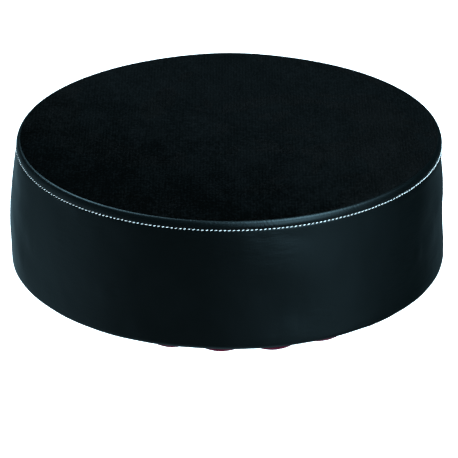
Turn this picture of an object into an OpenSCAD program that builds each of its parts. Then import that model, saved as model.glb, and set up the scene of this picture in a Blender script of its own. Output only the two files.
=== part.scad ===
// Round drum throne seat: a deep upholstered cushion on a plywood board, with a bracket
// underneath that clamps onto a seat post. Millimetres, +Z up. The origin is the middle of
// the post socket's mouth, and the axis of the seat and of the socket is Z.

/* [Seat] */
// Diameter of the seat where its side bulges most
seat_d = 357; // [300:1:430]
// Height from the underside of the board to the seam round the top
seat_h = 110; // [90:1:135]
// How much the top rises in its middle above the seam
crown_h = 3; // [1:0.5:8]
// How far inside the widest line the seam lies, measured along the radius
seam_inset = 6; // [4:0.5:10]
// How far below the seam the side is widest
widest_drop = 52; // [40:1:62]
// How far the side draws in again between its widest line and the lower corner
draw_in = 1; // [0:0.25:2]
// Radius of the lower corner, where the side turns under the board
corner_r = 12; // [8:0.5:16]

/* [Cover] */
// Thickness of the cloth of the top panel
top_panel_t = 2; // [1:0.25:3]
// Thickness of the leathercloth of the side band
band_t = 1.2; // [0.8:0.1:2]
// How far the side band runs under the board
band_turn_under = 20; // [16:1:30]
// How far below the seam the top stitching runs
stitch_drop = 6.8; // [5:0.2:10]
// How far inside the widest line the top stitching lies
stitch_inset = 3.2; // [2:0.2:3.8]
// Diameter of the top stitching's thread
thread_d = 0.9; // [0.6:0.1:1.4]
// How far the turned edges reach below the top stitching
seam_allowance = 4; // [2:0.5:8]
// Thickness of the cloth of the dust cover
dust_cover_t = 1; // [0.6:0.1:1.5]
// Bare margin between the lower corner and the edge of the dust cover
dust_cover_margin = 3; // [2:0.5:8]

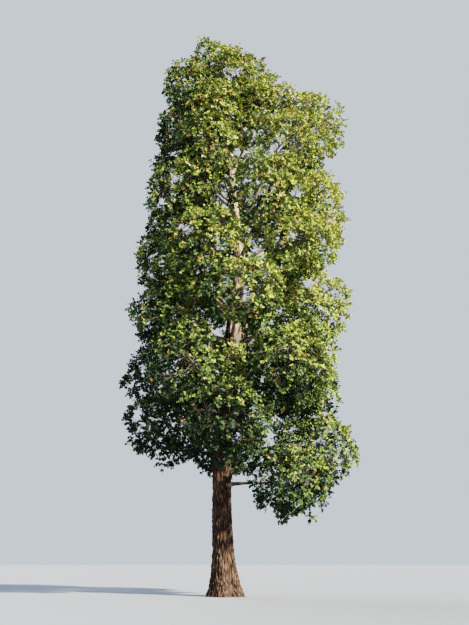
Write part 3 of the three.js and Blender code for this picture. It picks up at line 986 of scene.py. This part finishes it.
def straight_rod(name, sides, rings):
    """A closed rod of radius 1, from 0 to 1 along +Z: a grid rolled up, with its seam joined, then filled."""
    bpy.ops.mesh.primitive_grid_add(x_subdivisions=sides, y_subdivisions=rings, size=1)
    rod = bpy.context.object
    rod.name = name
    flat = vertices_of(rod) + 0.5
    turn = flat[:, 0] * 2 * math.pi
    set_vertices(rod, np.column_stack([np.cos(turn), np.sin(turn), flat[:, 1]]))
    bpy.ops.object.mode_set(mode="EDIT")
    bpy.ops.mesh.select_all(action="SELECT")
    bpy.ops.mesh.remove_doubles(threshold=SEAM_WIDTH)
    bpy.ops.mesh.fill_holes(sides=0)
    bpy.ops.mesh.select_all(action="SELECT")
    bpy.ops.mesh.normals_make_consistent(inside=False)
    bpy.ops.object.mode_set(mode="OBJECT")
    return rod


def mark_place(piece, places):
    """Keeps where each point is on the straight rod, so that the bark's pattern follows the wood's bend."""
    place = piece.data.attributes.new("grown_place", "FLOAT_VECTOR", "POINT")
    place.data.foreach_set("vector", places.astype(np.float32).ravel())


def carve_bark(piece, size, depth, strength):
    """Presses furrows, long in the way the wood grows, into a straight rod. strength is for each vertex."""
    rough = piece.vertex_groups.new(name="rough_bark")
    level = np.round(strength * RELIEF_LEVELS).astype(int)
    for number in range(1, RELIEF_LEVELS + 1):
        rough.add(np.flatnonzero(level == number).tolist(), number / RELIEF_LEVELS, "REPLACE")
    measure = bpy.data.objects.new("bark_measure", None)
    bpy.context.scene.collection.objects.link(measure)
    measure.scale = size
    bpy.context.view_layer.update()
    furrows = bpy.data.textures.new("furrows", "MUSGRAVE")
    furrows.musgrave_type = "RIDGED_MULTIFRACTAL"
    furrows.noise_scale = 1.0
    furrows.octaves = RELIEF_OCTAVES
    relief = piece.modifiers.new("relief", "DISPLACE")
    relief.texture = furrows
    relief.texture_coords = "OBJECT"
    relief.texture_coords_object = measure
    relief.strength = depth
    relief.mid_level = RELIEF_MIDDLE
    relief.vertex_group = rough.name
    apply_modifiers(piece)
    bpy.data.objects.remove(measure)


def apply_modifiers(piece):
    bpy.context.view_layer.objects.active = piece
    piece.select_set(True)
    for modifier in list(piece.modifiers):
        bpy.ops.object.modifier_apply(modifier=modifier.name)


def make_trunk(bark):
    """The trunk is carved straight, moved over to its line, and cut off level at the ground."""
    trunk = straight_rod("trunk_wood", TRUNK_SIDES, TRUNK_RINGS)
    places = vertices_of(trunk)
    heights = TRUNK_START + (TRUNK_TOP - TRUNK_START) * places[:, 2] ** RING_CROWDING
    angles = np.arctan2(places[:, 1], places[:, 0])
    radii = trunk_radius(np.maximum(heights, 0), angles) * np.hypot(places[:, 0], places[:, 1])
    straight = np.column_stack([radii * np.cos(angles), radii * np.sin(angles), heights])
    set_vertices(trunk, straight)
    mark_place(trunk, straight)
    rough = np.interp(heights, ROUGH_HEIGHTS, ROUGH_SHARES)
    carve_bark(trunk, TRUNK_RELIEF_SIZE, TRUNK_RELIEF_DEPTH, rough)
    places = vertices_of(trunk)
    places[:, :2] += trunk_middle(np.maximum(places[:, 2], 0))[:, :2]
    set_vertices(trunk, places)
    bpy.ops.object.mode_set(mode="EDIT")
    bpy.ops.mesh.select_all(action="SELECT")
    bpy.ops.mesh.bisect(plane_co=(0, 0, 0), plane_no=(0, 0, 1), use_fill=True, clear_inner=True)
    bpy.ops.object.mode_set(mode="OBJECT")
    trunk.data.materials.append(bark)
    return trunk


def make_limb(mass):
    """The limb that carries a mass, carved straight and then bent. A side limb has a collar at the trunk."""
    line = mass.limb(np.linspace(0, 1, LIMB_POINTS))
    length = float(np.linalg.norm(np.diff(line, axis=0), axis=1).sum())
    limb = straight_rod("limb", LIMB_SIDES, LIMB_RINGS)
    places = vertices_of(limb)[:, [2, 0, 1]] * [length, 1, 1]
    share = np.clip(places[:, 0] / length, 0, 1)
    radius = mass.foot_radius + (LIMB_TIP - mass.foot_radius) * share**LIMB_TAPER
    if mass.rise:
        inside = float(trunk_radius(line[0, 2], 0.0))
        radius = radius * (1 + COLLAR * np.exp(-np.maximum(places[:, 0] - inside, 0) / COLLAR_FADE))
    places[:, 1] *= radius
    places[:, 2] *= radius
    set_vertices(limb, places)
    mark_place(limb, places[:, [1, 2, 0]] + [0, 0, PATTERN_STEP * mass.number])
    carve_bark(limb, LIMB_RELIEF_SIZE, LIMB_RELIEF_DEPTH, np.interp(share, (0, 1), LIMB_ROUGH_SHARES))
    bend_along(limb, line)
    return limb


def bend_along(limb, line):
    """Bends a limb, made straight along +X, so that it follows a line."""
    curve = bpy.data.curves.new("limb_line", "CURVE")
    curve.dimensions = "3D"
    spline = curve.splines.new("POLY")
    spline.points.add(len(line) - 1)
    spline.points.foreach_set("co", np.column_stack([line, np.ones(len(line))]).ravel())
    curve.use_stretch = True
    curve.use_deform_bounds = True
    rail = bpy.data.objects.new("limb_line", curve)
    bpy.context.scene.collection.objects.link(rail)
    bow = limb.modifiers.new("bow", "CURVE")
    bow.object = rail
    apply_modifiers(limb)
    bpy.data.objects.remove(rail)


def join(pieces, name, material):
    bpy.ops.object.select_all(action="DESELECT")
    for piece in pieces:
        piece.select_set(True)
    bpy.context.view_layer.objects.active = pieces[0]
    bpy.ops.object.join()
    piece = bpy.context.object
    piece.name = name
    piece.data.materials.clear()
    piece.data.materials.append(material)
    return piece


def make_crown(masses, bark):
    """Branches, shoots, twigs and leaves of every mass, as one piece of each kind of wood and leaf colour."""
    branches = Wood(BRANCH_RINGS, BRANCH_SIDES, BRANCH_RADII)
    shoots = Wood(SHOOT_RINGS, SHOOT_SIDES, SHOOT_RADII)
    twigs = []
    leaves = [[] for _ in LEAF_COLOURS]
    for mass in masses:
        rng = np.random.default_rng(mass.number)
        points, ways = grow_branches(mass, branches)
        tufts, facings = place_tufts(mass, rng)
        grow_shoots(tufts, points, ways, shoots)
        foot, heading, length = grow_sprays(tufts, facings, rng)
        tips = foot + heading * length[:, None]
        facing = np.repeat(facings, TUFT_SPRAYS, axis=0)
        colours = deal_colours(mass, tufts, rng)
        inside = keeps_in_box(tips)
        corners = grow_leaves(foot[inside], heading[inside], length[inside], facing[inside], rng)
        for number, group in enumerate(leaves):
            group.append(corners[colours[inside] == number].reshape(-1, len(LEAF_CORNERS), 3))
        twigs.append(np.stack([foot[inside], tips[inside]], axis=1))
    pieces = [branches.piece("branches", bark), shoots.piece("shoots", bark)]
    pieces.append(twigs_piece("twigs", np.concatenate(twigs), bark))
    for (name, colour), group in zip(LEAF_COLOURS.items(), leaves):
        pieces.append(leaves_piece("leaves_" + name, np.concatenate(group), leaf_material(name, colour)))
    return pieces


def leaves_piece(name, corners, material):
    faces = repeated(LEAF_FACES, len(corners), len(LEAF_CORNERS))
    return mesh_piece(name, corners.reshape(-1, 3), faces, material)


def twigs_piece(name, lines, material):
    """Three-sided twigs, each from a foot to a point."""
    way = unit(lines[:, 1] - lines[:, 0])
    side = unit(np.cross(way, UP))
    across = np.cross(way, side)
    angles = np.arange(TWIG_SIDES) * 2 * math.pi / TWIG_SIDES
    base = [lines[:, 0] + TWIG_RADIUS * (side * math.cos(a) + across * math.sin(a)) for a in angles]
    corners = np.stack([*base, lines[:, 1]], axis=1)
    faces = repeated(TWIG_FACES, len(lines), corners.shape[1])
    return mesh_piece(name, corners.reshape(-1, 3), faces, material)


def make_floor():
    bpy.ops.mesh.primitive_plane_add(size=FLOOR_SIZE, location=(0, 0, -FLOOR_DROP))
    floor = bpy.context.object
    floor.name = "floor"
    floor.data.materials.append(plain_material("pale_floor", FLOOR_COLOUR, FLOOR_ROUGHNESS))


def make_sky():
    """A blue fill from all round, and a paler backdrop that only the camera sees."""
    world = bpy.data.worlds.new("studio")
    bpy.context.scene.world = world
    world.use_nodes = True
    tree = world.node_tree
    fill = tree.nodes["Background"]
    fill.inputs["Color"].default_value = SKY_FILL
    fill.inputs["Strength"].default_value = SKY_FILL_STRENGTH
    backdrop = tree.nodes.new("ShaderNodeBackground")
    backdrop.inputs["Color"].default_value = BACKDROP
    backdrop.inputs["Strength"].default_value = BACKDROP_STRENGTH
    ray = tree.nodes.new("ShaderNodeLightPath")
    either_one = tree.nodes.new("ShaderNodeMixShader")
    tree.links.new(ray.outputs["Is Camera Ray"], either_one.inputs["Fac"])
    tree.links.new(fill.outputs[0], either_one.inputs[1])
    tree.links.new(backdrop.outputs[0], either_one.inputs[2])
    tree.links.new(either_one.outputs[0], tree.nodes["World Output"].inputs["Surface"])


def hang_light(name, way, energy, spread, colour):
    """A far light that shines from the given way, as soft as its spread in degrees."""
    light = bpy.data.lights.new(name, "SUN")
    light.energy = energy
    light.angle = math.radians(spread)
    light.color = colour
    lamp = bpy.data.objects.new(name, light)
    lamp.rotation_euler = way.to_track_quat("Z", "Y").to_euler()
    bpy.context.scene.collection.objects.link(lamp)


def set_tone():
    """A print-like tone, so that sunny leaves look bright and shade stays deep."""
    view = bpy.context.scene.view_settings
    view.view_transform = "Filmic"
    view.look = "High Contrast"


def make_camera():
    lens = bpy.data.cameras.new("camera")
    lens.lens = LENS
    lens.sensor_width = LENS_FILM
    lens.clip_end = FAR_LIMIT
    camera = bpy.data.objects.new("camera", lens)
    camera.location = EYE
    camera.rotation_euler = (math.radians(90 + LOOK_UP), 0, 0)
    bpy.context.scene.collection.objects.link(camera)
    bpy.context.scene.camera = camera


make_camera()
make_floor()
make_sky()
hang_light("key_light", SUNWARD, SUN_ENERGY, SUN_SPREAD, SUN_COLOUR)
hang_light("rim_light", RIMWARD, RIM_ENERGY, RIM_SPREAD, RIM_COLOUR)
set_tone()
furrows = furrows_group()
flakes = flakes_group()
trunk_bark = bark_material(
    "trunk_bark", furrows, flakes, young_from=12.5, young_to=18, across=0.1, along=0.6, flake_size=0.3
)
limb_bark = bark_material(
    "limb_bark", furrows, flakes, young_from=4, young_to=14, across=0.07, along=0.4, flake_size=0.2
)
twig_bark = twig_material()
masses = plan_masses()
trunk = make_trunk(trunk_bark)
boughs = join([make_limb(mass) for mass in masses], "boughs", limb_bark)
crown = make_crown(masses, twig_bark)

foliage_nodes = sorted(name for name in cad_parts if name.startswith("foliage"))
bough_nodes = sorted(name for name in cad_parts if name.startswith("bough"))
for piece in [trunk, boughs, *crown]:
    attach(piece, "root")
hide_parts("trunk")
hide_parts(*bough_nodes)
for piece in crown:
    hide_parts(*foliage_nodes)
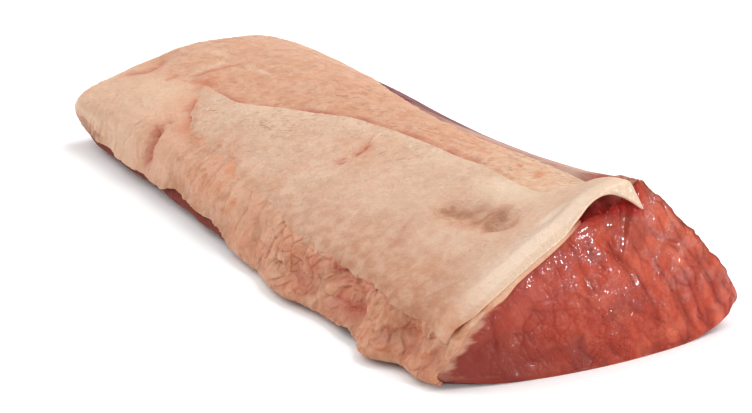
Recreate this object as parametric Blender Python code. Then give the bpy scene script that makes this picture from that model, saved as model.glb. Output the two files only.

▶ **WRITTEN PROBLEM**
Return only the lines from the beginning of the material up to and including the line with "socket is Z.", exactly as written.

▶ **EXERCISE SOLUTION**
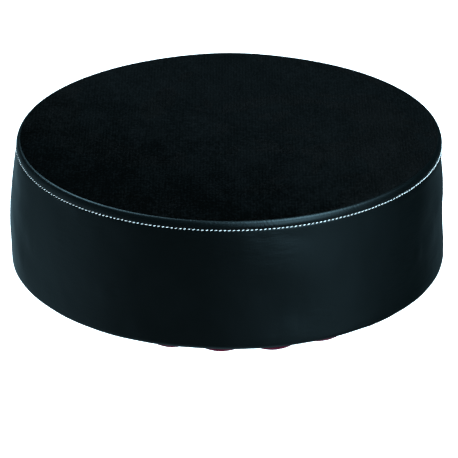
Turn this picture of an object into an OpenSCAD program that builds each of its parts. Then import that model, saved as model.glb, and set up the scene of this picture in a Blender script of its own. Output only the two files.
=== part.scad ===
// Round drum throne seat: a deep upholstered cushion on a plywood board, with a bracket
// underneath that clamps onto a seat post. Millimetres, +Z up. The origin is the middle of
// the post socket's mouth, and the axis of the seat and of the socket is Z.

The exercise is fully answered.